Output each line of the material exactly as it stands.

### Source data

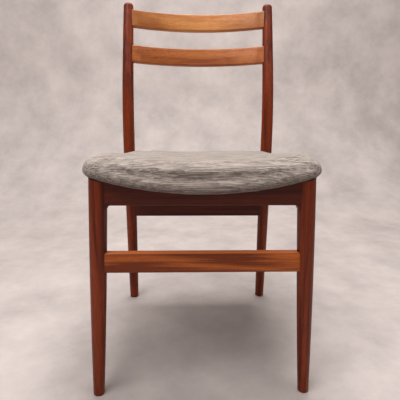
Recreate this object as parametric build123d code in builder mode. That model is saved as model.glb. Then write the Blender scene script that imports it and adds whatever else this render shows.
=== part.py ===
from build123d import *
import math
import os

# Dining chair: two turned front legs, two bent back posts, four rails under the seat, a front and a
# rear stretcher, two bowed back slats, and an upholstered seat on a dished plywood board.
# Millimetres. +Z is up, the chair faces -Y, and left and right are as seen from in front of it.
# The origin is on the floor, under the middle of the chair's box.

# Overall
height = 820.0  # floor to the tops of the back posts
depth = 506.0  # front lip of the seat to the back of the upper slat

# Front legs, round, thickest at the top and tapered towards the foot
leg_spread_foot = 400.0  # between the two legs' axes at the floor
leg_spread_seat = 374.0  # between the two axes at leg_height
leg_height = 427.0
leg_top_diameter = 33.0
leg_foot_diameter = 21.0
foot_round = 2.0

# Back posts, round, bent once above the seat
post_spread = 369.0
post_seat_diameter = 30.0  # just below the bend, and no thicker anywhere
post_full_stretch = 10.0  # how much of the post below the bend has that diameter
post_top_diameter = 25.4
post_foot_diameter = 23.5
post_bend_z = 550.0
post_bend_radius = 700.0
post_leg_rake = 4.4  # degrees, foot set back
post_back_rake = 12.1  # degrees, top set back
post_top_round = 8.0
post_stations = 9  # sections from the start of the bend to the top

# Seat rails
rail_bottom_z = 377.0  # front rail, and the front ends of the side rails
side_rail_rear_bottom_z = 361.0
rear_rail_bottom_z = 352.0
front_rail_thickness = 20.0
side_rail_thickness = 18.0
rear_rail_thickness = 18.0
rail_ear_radius = 7.5  # hollow corner where a rail meets a round leg
rail_edge_round = 2.5

# Stretchers
stretcher_bottom_z = 250.5
stretcher_height = 37.0
stretcher_thickness = 18.0
stretcher_round = 2.0

# Back slats
slat_height = 45.0
slat_thickness = 16.0
slat_bow = 29.0
slat_round = 3.0
upper_slat_drop = 41.0  # from the top of the posts to the slat's middle
slat_pitch = 92.5
tenon_thickness = 9.0
tenon_shoulder = 6.0
tenon_length = 14.0

# Glued joints
joint_sink = 0.6  # how far a shoulder sits below the round surface it meets
dowel_diameter = 8.0
dowel_length = 36.0
dowel_in_leg = 14.0
dowel_clearance = 0.05
dowel_end_gap = 1.0
dowel_chamfer = 0.8
front_dowel_rise = 7.0  # lowest dowel above the front rail's bottom
front_dowel_gap = 1.25  # between dowels that cross inside a leg
rear_dowel_rise = 11.0  # lowest dowel above the rear rail's bottom
rear_dowel_gap = 2.5
stretcher_dowel_inset = 9.5  # from the stretcher's bottom and its top

# Seat pad
seat_front_width = 426.0
seat_rear_width = 388.0  # just ahead of the back posts
seat_side_bow = 3.0
seat_overhang = 48.0  # lip ahead of the front legs' axes, at the middle
seat_front_bow = 38.0  # how far the corners stand behind the middle of the lip
seat_front_corner = 32.0
seat_rear_corner = 9.0
seat_post_gap = 4.0  # the pad is notched round each post
seat_rear_overhang = 2.0  # behind the rear rail
seat_lip_z = 404.5  # lowest point of the covered lip
seat_slope = 2.5  # degrees, down towards the back
board_radius = 850.0  # across the seat
board_thickness = 9.0
board_edge_round = 3.0  # under the rim, where the cover turns
foam_front = 39.0  # thickness at the middle of the lip
foam_rear = 28.0
foam_dish = 7.0  # rise of the top at the widest part
foam_edge_round = 6.0
cover_thickness = 1.2
cover_hem = 30.0  # fabric turned under the board
dust_cover_thickness = 0.5
dust_cover_inset = 22.0
layer_gap = 0.3  # between curved layers, and between the pad and the frame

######

### Finished answer
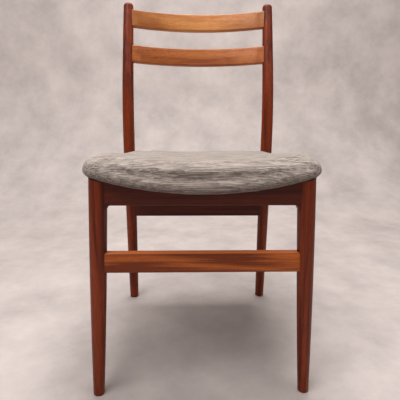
Recreate this object as parametric build123d code in builder mode. That model is saved as model.glb. Then write the Blender scene script that imports it and adds whatever else this render shows.
=== part.py ===
from build123d import *
import math
import os

# Dining chair: two turned front legs, two bent back posts, four rails under the seat, a front and a
# rear stretcher, two bowed back slats, and an upholstered seat on a dished plywood board.
# Millimetres. +Z is up, the chair faces -Y, and left and right are as seen from in front of it.
# The origin is on the floor, under the middle of the chair's box.

# Overall
height = 820.0  # floor to the tops of the back posts
depth = 506.0  # front lip of the seat to the back of the upper slat

# Front legs, round, thickest at the top and tapered towards the foot
leg_spread_foot = 400.0  # between the two legs' axes at the floor
leg_spread_seat = 374.0  # between the two axes at leg_height
leg_height = 427.0
leg_top_diameter = 33.0
leg_foot_diameter = 21.0
foot_round = 2.0

# Back posts, round, bent once above the seat
post_spread = 369.0
post_seat_diameter = 30.0  # just below the bend, and no thicker anywhere
post_full_stretch = 10.0  # how much of the post below the bend has that diameter
post_top_diameter = 25.4
post_foot_diameter = 23.5
post_bend_z = 550.0
post_bend_radius = 700.0
post_leg_rake = 4.4  # degrees, foot set back
post_back_rake = 12.1  # degrees, top set back
post_top_round = 8.0
post_stations = 9  # sections from the start of the bend to the top

# Seat rails
rail_bottom_z = 377.0  # front rail, and the front ends of the side rails
side_rail_rear_bottom_z = 361.0
rear_rail_bottom_z = 352.0
front_rail_thickness = 20.0
side_rail_thickness = 18.0
rear_rail_thickness = 18.0
rail_ear_radius = 7.5  # hollow corner where a rail meets a round leg
rail_edge_round = 2.5

# Stretchers
stretcher_bottom_z = 250.5
stretcher_height = 37.0
stretcher_thickness = 18.0
stretcher_round = 2.0

# Back slats
slat_height = 45.0
slat_thickness = 16.0
slat_bow = 29.0
slat_round = 3.0
upper_slat_drop = 41.0  # from the top of the posts to the slat's middle
slat_pitch = 92.5
tenon_thickness = 9.0
tenon_shoulder = 6.0
tenon_length = 14.0

# Glued joints
joint_sink = 0.6  # how far a shoulder sits below the round surface it meets
dowel_diameter = 8.0
dowel_length = 36.0
dowel_in_leg = 14.0
dowel_clearance = 0.05
dowel_end_gap = 1.0
dowel_chamfer = 0.8
front_dowel_rise = 7.0  # lowest dowel above the front rail's bottom
front_dowel_gap = 1.25  # between dowels that cross inside a leg
rear_dowel_rise = 11.0  # lowest dowel above the rear rail's bottom
rear_dowel_gap = 2.5
stretcher_dowel_inset = 9.5  # from the stretcher's bottom and its top

# Seat pad
seat_front_width = 426.0
seat_rear_width = 388.0  # just ahead of the back posts
seat_side_bow = 3.0
seat_overhang = 48.0  # lip ahead of the front legs' axes, at the middle
seat_front_bow = 38.0  # how far the corners stand behind the middle of the lip
seat_front_corner = 32.0
seat_rear_corner = 9.0
seat_post_gap = 4.0  # the pad is notched round each post
seat_rear_overhang = 2.0  # behind the rear rail
seat_lip_z = 404.5  # lowest point of the covered lip
seat_slope = 2.5  # degrees, down towards the back
board_radius = 850.0  # across the seat
board_thickness = 9.0
board_edge_round = 3.0  # under the rim, where the cover turns
foam_front = 39.0  # thickness at the middle of the lip
foam_rear = 28.0
foam_dish = 7.0  # rise of the top at the widest part
foam_edge_round = 6.0
cover_thickness = 1.2
cover_hem = 30.0  # fabric turned under the board
dust_cover_thickness = 0.5
dust_cover_inset = 22.0
layer_gap = 0.3  # between curved layers, and between the pad and the frame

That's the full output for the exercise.